Wood agreed with Gookin on concerns about the Coeur Terre development, which proposes up to 2,800 living units on 440 acres. She and Gookin voted not to annex the land into the city and rezone it to city residential and commercial, but were overruled by the majority of the council. Wood and Gookin expressed concerns about the density of the development and the negative impact on an adjacent neighborhood.
Wood said she knows and respects the law, and tries to do her best to serve the Coeur d’Alene community.
“I think citizens know me well,” she said. “They know I’m going to lead with honesty and integrity, clearly with the taxpayers in mind.
“I’m not swayed by any political organization. I’m not owned by any political organization.”
On his campaign website, Winkler said he grew up in the San Francisco Bay area and played water polo while attending the University of California, Davis. He served three years in the U.S. Marine Corps as a finance officer. He reports working for IBM in Nebraska before taking a job with Amazon Web Services. He moved to Coeur d’Alene in October 2021.
He began hosting the “Idaho Speaks” podcasts to interview “local patriots” to give them “a voice against a biased media.” He said he’s trying to prevent Coeur d’Alene from becoming the next San Francisco or Seattle.
“I have seen how leftist policies have ruined cities and turned them woke,” he wrote. “I am committed to preserving Coeur d’Alene’s natural beauty, conservative character and family values.”

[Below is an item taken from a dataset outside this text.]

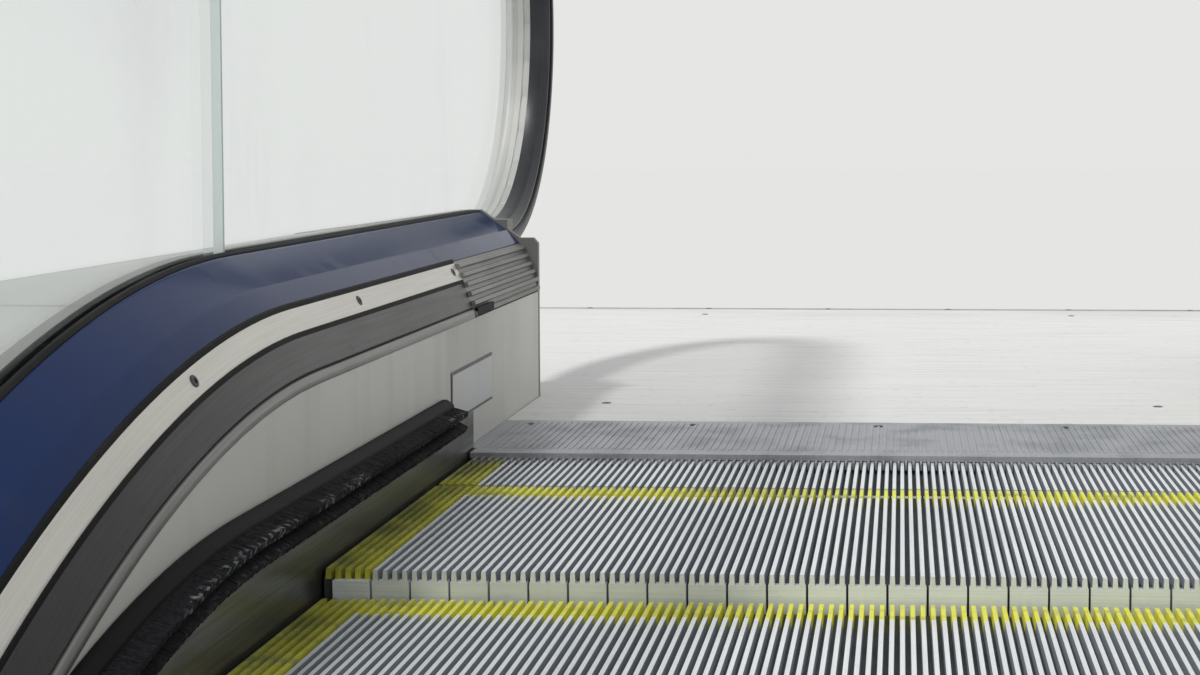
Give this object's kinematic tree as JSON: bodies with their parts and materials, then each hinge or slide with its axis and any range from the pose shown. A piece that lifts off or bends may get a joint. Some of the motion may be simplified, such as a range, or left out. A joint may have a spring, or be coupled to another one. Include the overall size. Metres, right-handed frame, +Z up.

He said local politicians, despite being overwhelmingly Republican, aren’t conservative enough.
“Conservatives tend to be absent from local politics, and in that void socialists have dominated the ranks of local governments,” he wrote on his website.
Winkler also writes that he grew up in a Christian community with a library “filled with the Classics.”
“We should preserve the innocence of children, and support for the nuclear family should be an unquestioned cornerstone of our community,” he wrote.